Ketakutan untuk mati mendorong manusia untuk mempertahankan hidup, yang kemudian melahirkan pemikiran-pemikiran tentang ekonomi kapitalis seperti diuraikan B Herry Priyono (hal 223-260). Memahami teka-teki manusia yang bergulat untuk terus hidup, bergulat dengan dualisme tubuh dan jiwa, tidak bisa meninggalkan faktor alam semesta.

Bagi para peminat pengisi teka-teki silang, membaca buku ini akan memperoleh pencerahan tentang memahami manusia. Bahwa manusia tetaplah teka-teki yang tak pernah habis ditelaah. Semakin kita memperoleh telaah tentang manusia dan kemanusiaan, semakin memiliki kepekaan tentang masalah humaniora.

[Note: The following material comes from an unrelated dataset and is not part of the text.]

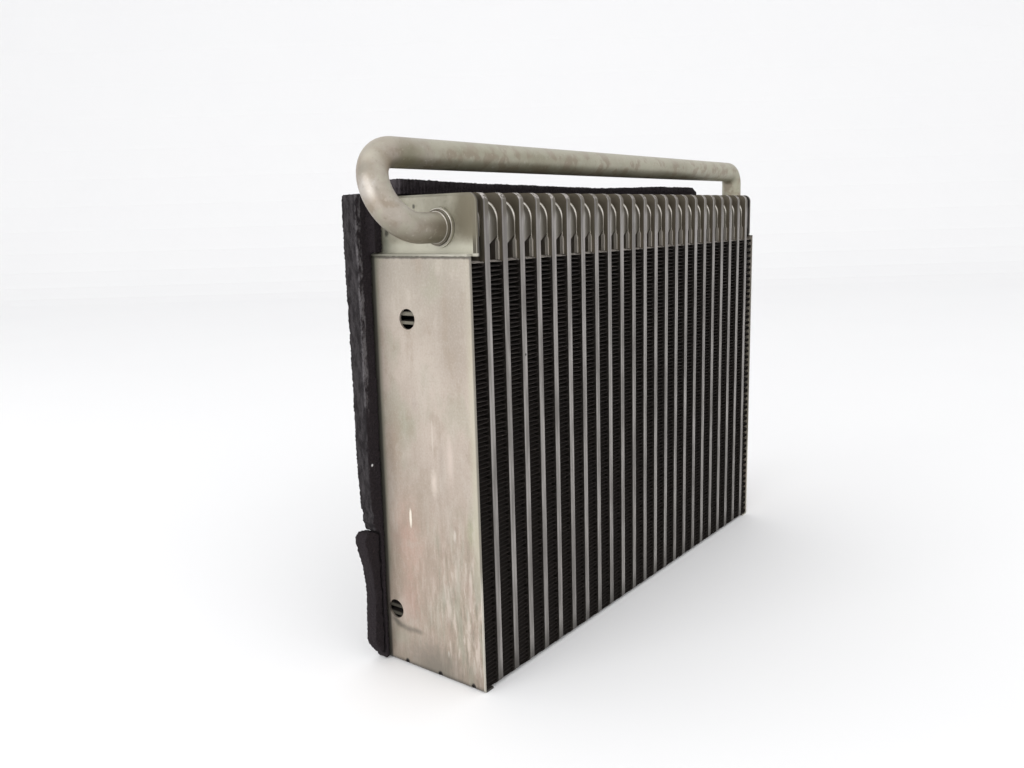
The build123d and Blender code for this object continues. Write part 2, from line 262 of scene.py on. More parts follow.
class Paint:
    """A material's node tree, with short calls for the nodes that the finishes use."""

    def __init__(self, name, roughness=0.5, metallic=0.0):
        self.material = bpy.data.materials.new(name)
        self.material.use_nodes = True
        self.tree = self.material.node_tree
        self.shader = self.tree.nodes["Principled BSDF"]
        self.shader.inputs["Roughness"].default_value = roughness
        self.shader.inputs["Metallic"].default_value = metallic
        self.place = self.add("ShaderNodeTexCoord").outputs["Object"]
        self.normal = self.add("ShaderNodeNewGeometry").outputs["Normal"]

    def add(self, kind):
        return self.tree.nodes.new(kind)

    def link(self, source, target):
        if isinstance(source, (int, float)):
            target.default_value = source
        elif isinstance(source, tuple):
            target.default_value = source if len(source) == 4 else (*source, 1.0)
        else:
            self.tree.links.new(source, target)

    def math(self, operation, first, second=0.0):
        node = self.add("ShaderNodeMath")
        node.operation = operation
        self.link(first, node.inputs[0])
        self.link(second, node.inputs[1])
        return node.outputs[0]

    def axis(self, vector, name):
        node = self.add("ShaderNodeSeparateXYZ")
        self.link(vector, node.inputs[0])
        return node.outputs[name]

    def ramp(self, value, low, high, start=0.0, end=1.0):
        """value mapped from low..high to start..end, smoothly and clamped."""
        node = self.add("ShaderNodeMapRange")
        node.interpolation_type = "SMOOTHSTEP"
        self.link(value, node.inputs["Value"])
        node.inputs["From Min"].default_value = low
        node.inputs["From Max"].default_value = high
        node.inputs["To Min"].default_value = start
        node.inputs["To Max"].default_value = end
        return node.outputs[0]

    def fade(self, value, low, high, start=1.0):
        """start below low, falling to 0 at high."""
        return self.ramp(value, low, high, start, 0.0)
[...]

Membaca buku ini tidak perlu berkerut kening, walau penguraiannya padat dan selalu mengandaikan pengetahuan sebelumnya. Pendapat dan uraian disampaikan gamblang, dan cocok dengan maksud buku, yakni serius tetapi ringan, persis seperti mengisi teka-teki silang dengan obyek manusia.